Stored data:
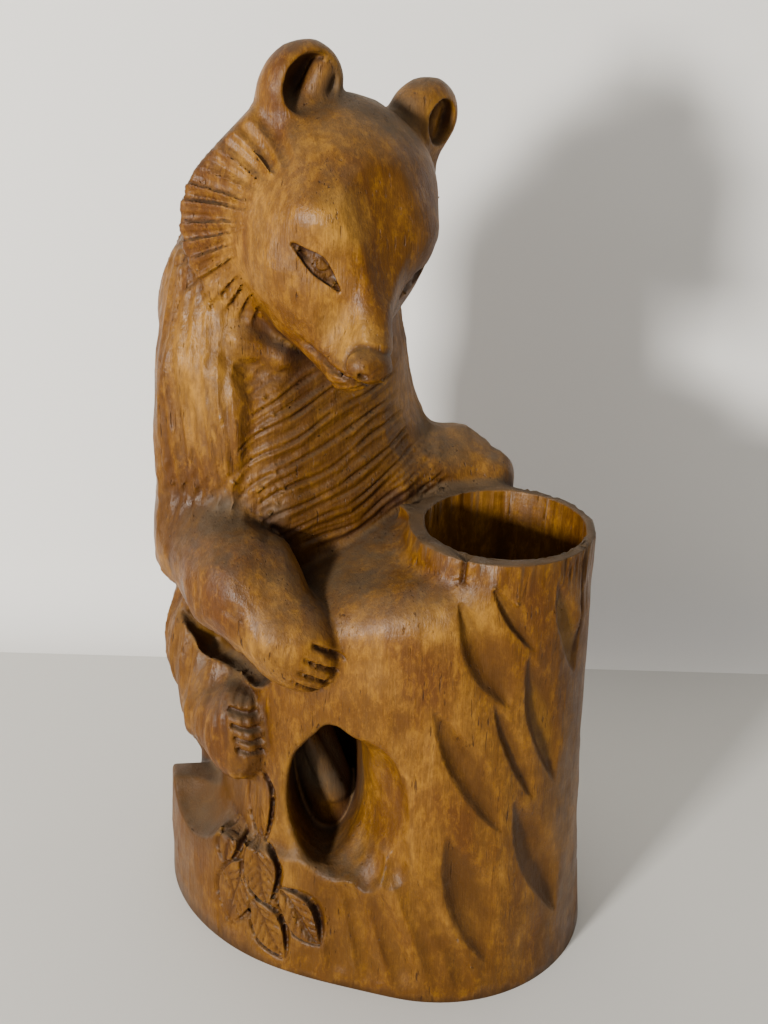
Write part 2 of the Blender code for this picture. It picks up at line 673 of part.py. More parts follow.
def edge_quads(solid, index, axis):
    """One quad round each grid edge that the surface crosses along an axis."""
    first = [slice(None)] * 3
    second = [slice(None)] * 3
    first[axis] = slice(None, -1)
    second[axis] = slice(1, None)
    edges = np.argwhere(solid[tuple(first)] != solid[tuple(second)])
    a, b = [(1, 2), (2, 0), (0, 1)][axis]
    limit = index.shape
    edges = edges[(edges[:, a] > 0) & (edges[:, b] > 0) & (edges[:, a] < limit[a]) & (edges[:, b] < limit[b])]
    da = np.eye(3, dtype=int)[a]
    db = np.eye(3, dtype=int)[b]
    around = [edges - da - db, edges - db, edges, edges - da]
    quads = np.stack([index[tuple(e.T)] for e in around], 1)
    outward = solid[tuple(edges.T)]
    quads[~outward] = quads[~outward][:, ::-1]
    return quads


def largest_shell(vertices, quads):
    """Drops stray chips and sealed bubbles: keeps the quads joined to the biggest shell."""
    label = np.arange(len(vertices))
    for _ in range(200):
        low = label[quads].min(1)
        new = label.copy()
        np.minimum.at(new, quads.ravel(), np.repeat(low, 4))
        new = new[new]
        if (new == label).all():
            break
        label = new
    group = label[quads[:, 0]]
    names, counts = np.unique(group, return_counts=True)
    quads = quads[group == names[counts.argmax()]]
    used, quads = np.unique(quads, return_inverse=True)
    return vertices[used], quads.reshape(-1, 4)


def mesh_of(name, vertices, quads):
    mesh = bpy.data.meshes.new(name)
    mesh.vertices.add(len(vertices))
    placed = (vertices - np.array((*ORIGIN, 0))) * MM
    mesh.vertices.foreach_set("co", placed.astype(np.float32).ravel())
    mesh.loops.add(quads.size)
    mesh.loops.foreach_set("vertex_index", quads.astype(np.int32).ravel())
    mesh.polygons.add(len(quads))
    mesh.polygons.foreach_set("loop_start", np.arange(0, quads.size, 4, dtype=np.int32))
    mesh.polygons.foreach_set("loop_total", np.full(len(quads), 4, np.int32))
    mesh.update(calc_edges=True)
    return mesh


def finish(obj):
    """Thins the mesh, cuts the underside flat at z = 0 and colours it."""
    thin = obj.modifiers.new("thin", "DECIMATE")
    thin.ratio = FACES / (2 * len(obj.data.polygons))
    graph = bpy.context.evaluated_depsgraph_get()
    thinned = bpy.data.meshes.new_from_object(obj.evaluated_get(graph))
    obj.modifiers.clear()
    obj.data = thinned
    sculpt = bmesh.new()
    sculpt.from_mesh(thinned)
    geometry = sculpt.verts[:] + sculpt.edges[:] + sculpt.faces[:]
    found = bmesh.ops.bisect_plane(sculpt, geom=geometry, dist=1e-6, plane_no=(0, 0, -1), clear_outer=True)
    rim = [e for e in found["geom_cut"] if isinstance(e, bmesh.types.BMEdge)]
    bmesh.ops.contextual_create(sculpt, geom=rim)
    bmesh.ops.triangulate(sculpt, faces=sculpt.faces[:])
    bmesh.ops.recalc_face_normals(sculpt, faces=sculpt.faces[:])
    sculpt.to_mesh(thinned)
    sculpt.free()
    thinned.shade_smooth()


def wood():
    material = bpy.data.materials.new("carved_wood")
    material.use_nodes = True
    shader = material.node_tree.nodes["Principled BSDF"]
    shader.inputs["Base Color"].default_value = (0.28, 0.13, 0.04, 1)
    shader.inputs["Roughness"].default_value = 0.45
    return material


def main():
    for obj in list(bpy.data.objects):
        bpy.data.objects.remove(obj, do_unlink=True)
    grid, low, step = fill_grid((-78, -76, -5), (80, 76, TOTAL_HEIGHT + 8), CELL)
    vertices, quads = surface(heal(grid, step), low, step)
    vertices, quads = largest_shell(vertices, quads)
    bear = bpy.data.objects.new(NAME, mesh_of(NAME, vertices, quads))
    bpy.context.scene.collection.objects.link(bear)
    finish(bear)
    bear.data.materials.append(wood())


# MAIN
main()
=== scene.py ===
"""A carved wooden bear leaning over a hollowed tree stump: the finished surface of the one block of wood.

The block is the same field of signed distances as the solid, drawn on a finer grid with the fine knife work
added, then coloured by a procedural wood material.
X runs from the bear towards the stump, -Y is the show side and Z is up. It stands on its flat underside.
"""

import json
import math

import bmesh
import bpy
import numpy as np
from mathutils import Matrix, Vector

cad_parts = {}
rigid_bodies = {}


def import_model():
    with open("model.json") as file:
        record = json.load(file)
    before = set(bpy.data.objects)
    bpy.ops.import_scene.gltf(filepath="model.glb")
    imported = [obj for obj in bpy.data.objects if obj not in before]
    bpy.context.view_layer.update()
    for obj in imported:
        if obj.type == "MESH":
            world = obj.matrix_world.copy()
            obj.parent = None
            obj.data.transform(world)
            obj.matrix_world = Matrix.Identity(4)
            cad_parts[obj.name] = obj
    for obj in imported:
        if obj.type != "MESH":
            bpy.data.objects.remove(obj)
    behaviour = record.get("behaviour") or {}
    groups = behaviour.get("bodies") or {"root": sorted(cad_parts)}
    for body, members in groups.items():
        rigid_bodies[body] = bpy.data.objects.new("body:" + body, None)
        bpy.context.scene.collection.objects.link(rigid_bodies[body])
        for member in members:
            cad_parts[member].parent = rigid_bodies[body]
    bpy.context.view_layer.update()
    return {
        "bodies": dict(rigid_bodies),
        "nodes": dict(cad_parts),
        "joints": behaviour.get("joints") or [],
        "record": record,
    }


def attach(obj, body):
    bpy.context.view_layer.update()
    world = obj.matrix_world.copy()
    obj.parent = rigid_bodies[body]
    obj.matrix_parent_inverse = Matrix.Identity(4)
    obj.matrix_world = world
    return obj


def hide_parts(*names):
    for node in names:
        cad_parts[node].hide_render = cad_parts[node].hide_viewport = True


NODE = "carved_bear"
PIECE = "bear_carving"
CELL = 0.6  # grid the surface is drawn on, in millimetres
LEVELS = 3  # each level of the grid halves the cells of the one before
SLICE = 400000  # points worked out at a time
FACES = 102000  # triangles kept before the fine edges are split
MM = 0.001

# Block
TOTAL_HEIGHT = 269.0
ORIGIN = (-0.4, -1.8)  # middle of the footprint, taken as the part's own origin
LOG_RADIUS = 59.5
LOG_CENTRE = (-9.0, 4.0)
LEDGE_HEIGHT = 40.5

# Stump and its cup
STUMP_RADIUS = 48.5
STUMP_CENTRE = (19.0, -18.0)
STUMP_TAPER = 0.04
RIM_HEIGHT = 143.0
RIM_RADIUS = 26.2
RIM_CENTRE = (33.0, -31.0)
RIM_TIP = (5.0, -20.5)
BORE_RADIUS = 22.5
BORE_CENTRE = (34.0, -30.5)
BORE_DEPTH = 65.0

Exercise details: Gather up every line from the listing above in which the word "None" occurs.

Answer to the task:
    first = [slice(None)] * 3
    second = [slice(None)] * 3
    first[axis] = slice(None, -1)
    second[axis] = slice(1, None)
            obj.parent = None
        rigid_bodies[body] = bpy.data.objects.new("body:" + body, None)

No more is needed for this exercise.